* _To be done_
Give the listing below again in full, exactly as written.

* _Source material_
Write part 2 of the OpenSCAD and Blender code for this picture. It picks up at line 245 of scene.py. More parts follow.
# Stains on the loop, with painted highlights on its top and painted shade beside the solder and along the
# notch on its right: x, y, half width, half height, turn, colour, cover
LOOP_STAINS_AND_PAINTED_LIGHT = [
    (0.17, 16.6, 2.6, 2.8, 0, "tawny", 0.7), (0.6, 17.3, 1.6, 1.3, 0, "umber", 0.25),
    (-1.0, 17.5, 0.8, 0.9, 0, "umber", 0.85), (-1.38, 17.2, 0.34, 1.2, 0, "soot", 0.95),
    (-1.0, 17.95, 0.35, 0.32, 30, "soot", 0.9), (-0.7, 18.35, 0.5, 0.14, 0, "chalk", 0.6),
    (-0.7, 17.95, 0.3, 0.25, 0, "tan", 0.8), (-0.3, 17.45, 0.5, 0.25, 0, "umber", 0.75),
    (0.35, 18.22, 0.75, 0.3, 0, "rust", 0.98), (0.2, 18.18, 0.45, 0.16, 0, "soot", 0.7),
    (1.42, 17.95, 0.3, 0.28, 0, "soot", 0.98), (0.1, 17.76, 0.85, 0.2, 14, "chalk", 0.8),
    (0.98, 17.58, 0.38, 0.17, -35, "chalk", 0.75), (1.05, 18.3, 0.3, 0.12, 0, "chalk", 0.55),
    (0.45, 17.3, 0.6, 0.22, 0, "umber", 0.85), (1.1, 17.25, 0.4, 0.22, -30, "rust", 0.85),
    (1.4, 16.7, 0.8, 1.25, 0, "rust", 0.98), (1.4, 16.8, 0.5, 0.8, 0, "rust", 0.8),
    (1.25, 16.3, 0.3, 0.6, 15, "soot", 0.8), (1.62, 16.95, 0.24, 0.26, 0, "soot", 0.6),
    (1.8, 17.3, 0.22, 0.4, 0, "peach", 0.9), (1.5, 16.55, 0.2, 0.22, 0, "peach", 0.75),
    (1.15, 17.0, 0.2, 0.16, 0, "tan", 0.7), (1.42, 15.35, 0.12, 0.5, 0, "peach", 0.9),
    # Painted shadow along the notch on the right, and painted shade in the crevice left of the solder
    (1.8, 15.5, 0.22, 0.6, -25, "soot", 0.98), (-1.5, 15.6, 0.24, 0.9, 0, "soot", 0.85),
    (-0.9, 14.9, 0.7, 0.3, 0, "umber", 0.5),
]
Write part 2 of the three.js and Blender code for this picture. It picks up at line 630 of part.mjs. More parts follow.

* _Output of the task_
Write part 2 of the OpenSCAD and Blender code for this picture. It picks up at line 245 of scene.py. More parts follow.
# Stains on the loop, with painted highlights on its top and painted shade beside the solder and along the
# notch on its right: x, y, half width, half height, turn, colour, cover
LOOP_STAINS_AND_PAINTED_LIGHT = [
    (0.17, 16.6, 2.6, 2.8, 0, "tawny", 0.7), (0.6, 17.3, 1.6, 1.3, 0, "umber", 0.25),
    (-1.0, 17.5, 0.8, 0.9, 0, "umber", 0.85), (-1.38, 17.2, 0.34, 1.2, 0, "soot", 0.95),
    (-1.0, 17.95, 0.35, 0.32, 30, "soot", 0.9), (-0.7, 18.35, 0.5, 0.14, 0, "chalk", 0.6),
    (-0.7, 17.95, 0.3, 0.25, 0, "tan", 0.8), (-0.3, 17.45, 0.5, 0.25, 0, "umber", 0.75),
    (0.35, 18.22, 0.75, 0.3, 0, "rust", 0.98), (0.2, 18.18, 0.45, 0.16, 0, "soot", 0.7),
    (1.42, 17.95, 0.3, 0.28, 0, "soot", 0.98), (0.1, 17.76, 0.85, 0.2, 14, "chalk", 0.8),
    (0.98, 17.58, 0.38, 0.17, -35, "chalk", 0.75), (1.05, 18.3, 0.3, 0.12, 0, "chalk", 0.55),
    (0.45, 17.3, 0.6, 0.22, 0, "umber", 0.85), (1.1, 17.25, 0.4, 0.22, -30, "rust", 0.85),
    (1.4, 16.7, 0.8, 1.25, 0, "rust", 0.98), (1.4, 16.8, 0.5, 0.8, 0, "rust", 0.8),
    (1.25, 16.3, 0.3, 0.6, 15, "soot", 0.8), (1.62, 16.95, 0.24, 0.26, 0, "soot", 0.6),
    (1.8, 17.3, 0.22, 0.4, 0, "peach", 0.9), (1.5, 16.55, 0.2, 0.22, 0, "peach", 0.75),
    (1.15, 17.0, 0.2, 0.16, 0, "tan", 0.7), (1.42, 15.35, 0.12, 0.5, 0, "peach", 0.9),
    # Painted shadow along the notch on the right, and painted shade in the crevice left of the solder
    (1.8, 15.5, 0.22, 0.6, -25, "soot", 0.98), (-1.5, 15.6, 0.24, 0.9, 0, "soot", 0.85),
    (-0.9, 14.9, 0.7, 0.3, 0, "umber", 0.5),
]
Write part 2 of the three.js and Blender code for this picture. It picks up at line 630 of part.mjs. More parts follow.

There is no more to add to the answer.